GIVEN RECORDS »
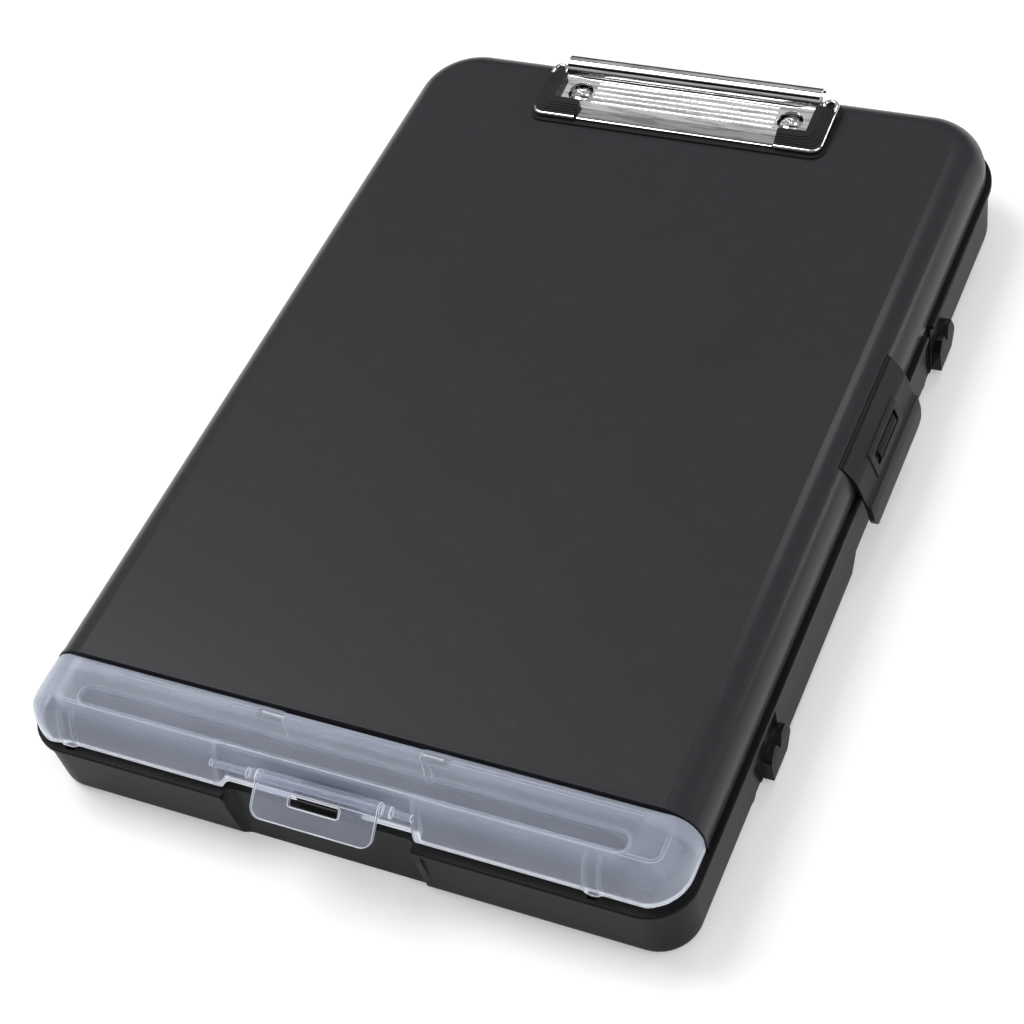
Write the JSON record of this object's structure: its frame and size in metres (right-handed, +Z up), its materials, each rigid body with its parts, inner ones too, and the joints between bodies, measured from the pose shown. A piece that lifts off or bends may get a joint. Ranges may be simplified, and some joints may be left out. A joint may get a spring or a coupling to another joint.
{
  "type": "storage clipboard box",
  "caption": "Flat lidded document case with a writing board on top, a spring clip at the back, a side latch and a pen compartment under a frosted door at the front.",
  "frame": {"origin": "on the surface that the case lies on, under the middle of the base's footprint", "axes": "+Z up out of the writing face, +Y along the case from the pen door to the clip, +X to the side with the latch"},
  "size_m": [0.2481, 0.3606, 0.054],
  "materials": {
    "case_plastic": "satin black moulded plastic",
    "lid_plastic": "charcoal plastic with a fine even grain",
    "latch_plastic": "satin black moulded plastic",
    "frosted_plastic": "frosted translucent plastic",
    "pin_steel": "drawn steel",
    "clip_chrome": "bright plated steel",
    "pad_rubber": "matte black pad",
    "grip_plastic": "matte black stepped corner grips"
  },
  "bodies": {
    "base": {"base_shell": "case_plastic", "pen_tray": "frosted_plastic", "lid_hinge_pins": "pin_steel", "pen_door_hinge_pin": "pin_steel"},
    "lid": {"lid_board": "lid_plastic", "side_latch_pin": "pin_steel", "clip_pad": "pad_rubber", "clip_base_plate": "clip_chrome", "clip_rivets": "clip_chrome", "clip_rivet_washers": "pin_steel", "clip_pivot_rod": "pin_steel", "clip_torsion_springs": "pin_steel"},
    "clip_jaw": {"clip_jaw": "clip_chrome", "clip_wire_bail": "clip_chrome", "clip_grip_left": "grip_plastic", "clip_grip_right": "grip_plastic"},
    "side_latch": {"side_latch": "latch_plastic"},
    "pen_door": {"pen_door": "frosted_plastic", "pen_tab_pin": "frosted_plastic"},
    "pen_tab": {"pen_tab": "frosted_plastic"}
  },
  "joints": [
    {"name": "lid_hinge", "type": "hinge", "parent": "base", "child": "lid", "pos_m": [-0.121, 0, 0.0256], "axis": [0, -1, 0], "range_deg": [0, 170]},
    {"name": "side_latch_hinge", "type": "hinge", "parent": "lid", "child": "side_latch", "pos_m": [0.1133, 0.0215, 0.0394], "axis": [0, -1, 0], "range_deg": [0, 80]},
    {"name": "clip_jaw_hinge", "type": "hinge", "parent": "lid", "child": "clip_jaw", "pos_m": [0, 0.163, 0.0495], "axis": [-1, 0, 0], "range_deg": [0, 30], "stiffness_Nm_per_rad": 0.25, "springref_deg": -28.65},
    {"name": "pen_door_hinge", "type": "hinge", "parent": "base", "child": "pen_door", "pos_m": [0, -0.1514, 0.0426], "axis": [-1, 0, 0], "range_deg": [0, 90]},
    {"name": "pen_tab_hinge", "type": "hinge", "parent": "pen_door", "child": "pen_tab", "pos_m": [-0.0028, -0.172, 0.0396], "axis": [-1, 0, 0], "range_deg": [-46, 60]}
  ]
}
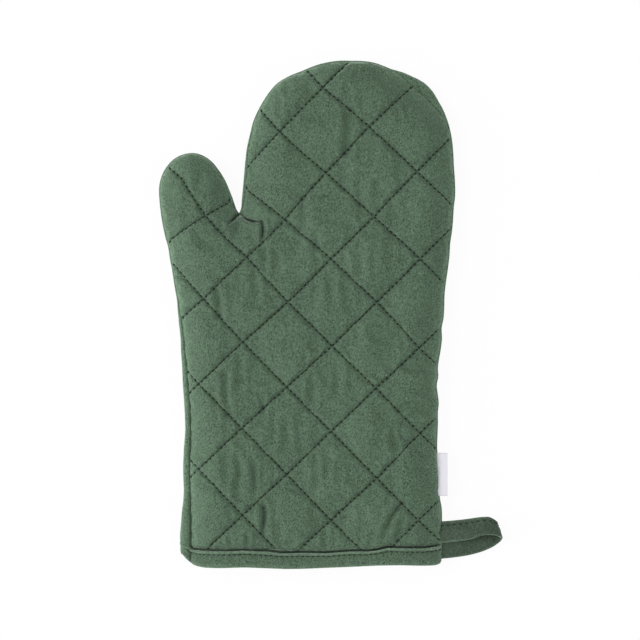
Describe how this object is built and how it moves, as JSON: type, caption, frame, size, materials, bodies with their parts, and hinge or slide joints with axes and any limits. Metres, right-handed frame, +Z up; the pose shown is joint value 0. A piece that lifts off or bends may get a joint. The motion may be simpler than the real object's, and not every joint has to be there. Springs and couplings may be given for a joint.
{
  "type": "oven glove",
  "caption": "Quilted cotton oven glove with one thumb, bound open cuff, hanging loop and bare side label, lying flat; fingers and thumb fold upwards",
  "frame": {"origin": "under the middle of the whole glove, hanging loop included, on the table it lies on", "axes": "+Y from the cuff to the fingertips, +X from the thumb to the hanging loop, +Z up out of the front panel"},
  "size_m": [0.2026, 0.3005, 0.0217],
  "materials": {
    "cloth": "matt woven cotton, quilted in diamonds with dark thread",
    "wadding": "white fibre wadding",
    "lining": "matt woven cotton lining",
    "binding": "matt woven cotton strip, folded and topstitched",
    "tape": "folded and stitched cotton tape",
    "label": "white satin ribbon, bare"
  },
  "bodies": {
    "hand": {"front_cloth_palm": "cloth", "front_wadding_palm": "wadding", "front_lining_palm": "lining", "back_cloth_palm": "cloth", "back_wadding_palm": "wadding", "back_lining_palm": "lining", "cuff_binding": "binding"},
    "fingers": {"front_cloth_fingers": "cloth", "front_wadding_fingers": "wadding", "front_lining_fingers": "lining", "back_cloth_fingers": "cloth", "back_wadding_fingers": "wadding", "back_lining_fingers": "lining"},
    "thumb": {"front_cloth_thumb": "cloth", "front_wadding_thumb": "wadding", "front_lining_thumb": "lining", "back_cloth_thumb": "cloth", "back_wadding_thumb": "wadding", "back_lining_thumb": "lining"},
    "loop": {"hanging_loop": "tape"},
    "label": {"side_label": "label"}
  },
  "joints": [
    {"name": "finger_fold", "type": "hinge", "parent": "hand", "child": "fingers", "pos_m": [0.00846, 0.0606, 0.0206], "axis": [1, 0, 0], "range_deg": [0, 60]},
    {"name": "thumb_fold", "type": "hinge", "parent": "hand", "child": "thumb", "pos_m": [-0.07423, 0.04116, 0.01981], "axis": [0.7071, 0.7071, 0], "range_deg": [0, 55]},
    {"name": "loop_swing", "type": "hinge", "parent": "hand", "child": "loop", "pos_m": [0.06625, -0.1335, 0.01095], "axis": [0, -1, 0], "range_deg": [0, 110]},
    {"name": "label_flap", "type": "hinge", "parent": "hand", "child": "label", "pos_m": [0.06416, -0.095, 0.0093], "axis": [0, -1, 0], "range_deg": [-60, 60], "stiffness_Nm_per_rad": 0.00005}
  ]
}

GOAL OF THE EXERCISE » Go through the material above line by line and copy it exactly.

WRITTEN RESPONSE »
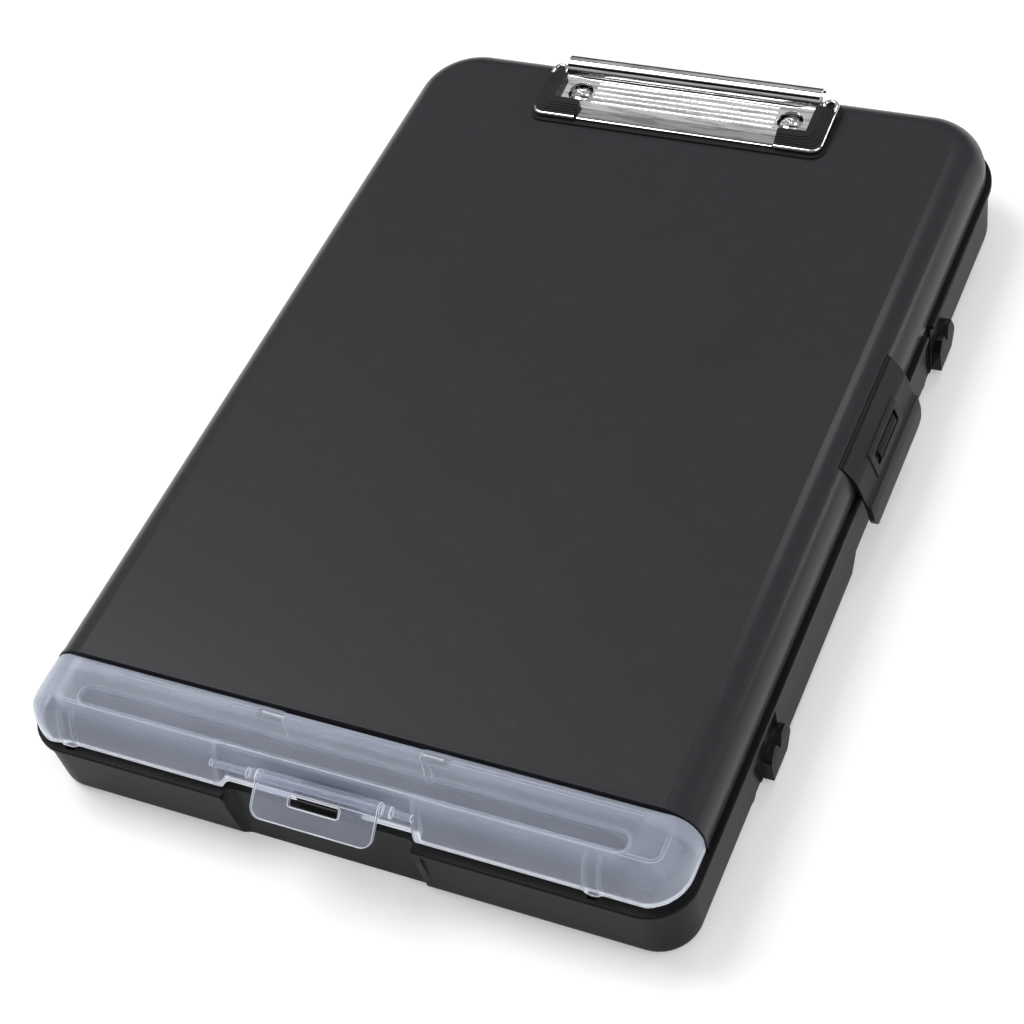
Write the JSON record of this object's structure: its frame and size in metres (right-handed, +Z up), its materials, each rigid body with its parts, inner ones too, and the joints between bodies, measured from the pose shown. A piece that lifts off or bends may get a joint. Ranges may be simplified, and some joints may be left out. A joint may get a spring or a coupling to another joint.
{
  "type": "storage clipboard box",
  "caption": "Flat lidded document case with a writing board on top, a spring clip at the back, a side latch and a pen compartment under a frosted door at the front.",
  "frame": {"origin": "on the surface that the case lies on, under the middle of the base's footprint", "axes": "+Z up out of the writing face, +Y along the case from the pen door to the clip, +X to the side with the latch"},
  "size_m": [0.2481, 0.3606, 0.054],
  "materials": {
    "case_plastic": "satin black moulded plastic",
    "lid_plastic": "charcoal plastic with a fine even grain",
    "latch_plastic": "satin black moulded plastic",
    "frosted_plastic": "frosted translucent plastic",
    "pin_steel": "drawn steel",
    "clip_chrome": "bright plated steel",
    "pad_rubber": "matte black pad",
    "grip_plastic": "matte black stepped corner grips"
  },
  "bodies": {
    "base": {"base_shell": "case_plastic", "pen_tray": "frosted_plastic", "lid_hinge_pins": "pin_steel", "pen_door_hinge_pin": "pin_steel"},
    "lid": {"lid_board": "lid_plastic", "side_latch_pin": "pin_steel", "clip_pad": "pad_rubber", "clip_base_plate": "clip_chrome", "clip_rivets": "clip_chrome", "clip_rivet_washers": "pin_steel", "clip_pivot_rod": "pin_steel", "clip_torsion_springs": "pin_steel"},
    "clip_jaw": {"clip_jaw": "clip_chrome", "clip_wire_bail": "clip_chrome", "clip_grip_left": "grip_plastic", "clip_grip_right": "grip_plastic"},
    "side_latch": {"side_latch": "latch_plastic"},
    "pen_door": {"pen_door": "frosted_plastic", "pen_tab_pin": "frosted_plastic"},
    "pen_tab": {"pen_tab": "frosted_plastic"}
  },
  "joints": [
    {"name": "lid_hinge", "type": "hinge", "parent": "base", "child": "lid", "pos_m": [-0.121, 0, 0.0256], "axis": [0, -1, 0], "range_deg": [0, 170]},
    {"name": "side_latch_hinge", "type": "hinge", "parent": "lid", "child": "side_latch", "pos_m": [0.1133, 0.0215, 0.0394], "axis": [0, -1, 0], "range_deg": [0, 80]},
    {"name": "clip_jaw_hinge", "type": "hinge", "parent": "lid", "child": "clip_jaw", "pos_m": [0, 0.163, 0.0495], "axis": [-1, 0, 0], "range_deg": [0, 30], "stiffness_Nm_per_rad": 0.25, "springref_deg": -28.65},
    {"name": "pen_door_hinge", "type": "hinge", "parent": "base", "child": "pen_door", "pos_m": [0, -0.1514, 0.0426], "axis": [-1, 0, 0], "range_deg": [0, 90]},
    {"name": "pen_tab_hinge", "type": "hinge", "parent": "pen_door", "child": "pen_tab", "pos_m": [-0.0028, -0.172, 0.0396], "axis": [-1, 0, 0], "range_deg": [-46, 60]}
  ]
}
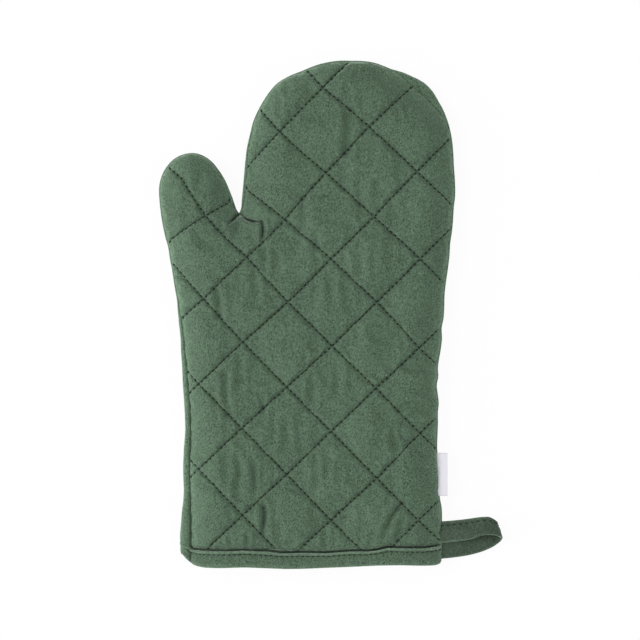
Describe how this object is built and how it moves, as JSON: type, caption, frame, size, materials, bodies with their parts, and hinge or slide joints with axes and any limits. Metres, right-handed frame, +Z up; the pose shown is joint value 0. A piece that lifts off or bends may get a joint. The motion may be simpler than the real object's, and not every joint has to be there. Springs and couplings may be given for a joint.
{
  "type": "oven glove",
  "caption": "Quilted cotton oven glove with one thumb, bound open cuff, hanging loop and bare side label, lying flat; fingers and thumb fold upwards",
  "frame": {"origin": "under the middle of the whole glove, hanging loop included, on the table it lies on", "axes": "+Y from the cuff to the fingertips, +X from the thumb to the hanging loop, +Z up out of the front panel"},
  "size_m": [0.2026, 0.3005, 0.0217],
  "materials": {
    "cloth": "matt woven cotton, quilted in diamonds with dark thread",
    "wadding": "white fibre wadding",
    "lining": "matt woven cotton lining",
    "binding": "matt woven cotton strip, folded and topstitched",
    "tape": "folded and stitched cotton tape",
    "label": "white satin ribbon, bare"
  },
  "bodies": {
    "hand": {"front_cloth_palm": "cloth", "front_wadding_palm": "wadding", "front_lining_palm": "lining", "back_cloth_palm": "cloth", "back_wadding_palm": "wadding", "back_lining_palm": "lining", "cuff_binding": "binding"},
    "fingers": {"front_cloth_fingers": "cloth", "front_wadding_fingers": "wadding", "front_lining_fingers": "lining", "back_cloth_fingers": "cloth", "back_wadding_fingers": "wadding", "back_lining_fingers": "lining"},
    "thumb": {"front_cloth_thumb": "cloth", "front_wadding_thumb": "wadding", "front_lining_thumb": "lining", "back_cloth_thumb": "cloth", "back_wadding_thumb": "wadding", "back_lining_thumb": "lining"},
    "loop": {"hanging_loop": "tape"},
    "label": {"side_label": "label"}
  },
  "joints": [
    {"name": "finger_fold", "type": "hinge", "parent": "hand", "child": "fingers", "pos_m": [0.00846, 0.0606, 0.0206], "axis": [1, 0, 0], "range_deg": [0, 60]},
    {"name": "thumb_fold", "type": "hinge", "parent": "hand", "child": "thumb", "pos_m": [-0.07423, 0.04116, 0.01981], "axis": [0.7071, 0.7071, 0], "range_deg": [0, 55]},
    {"name": "loop_swing", "type": "hinge", "parent": "hand", "child": "loop", "pos_m": [0.06625, -0.1335, 0.01095], "axis": [0, -1, 0], "range_deg": [0, 110]},
    {"name": "label_flap", "type": "hinge", "parent": "hand", "child": "label", "pos_m": [0.06416, -0.095, 0.0093], "axis": [0, -1, 0], "range_deg": [-60, 60], "stiffness_Nm_per_rad": 0.00005}
  ]
}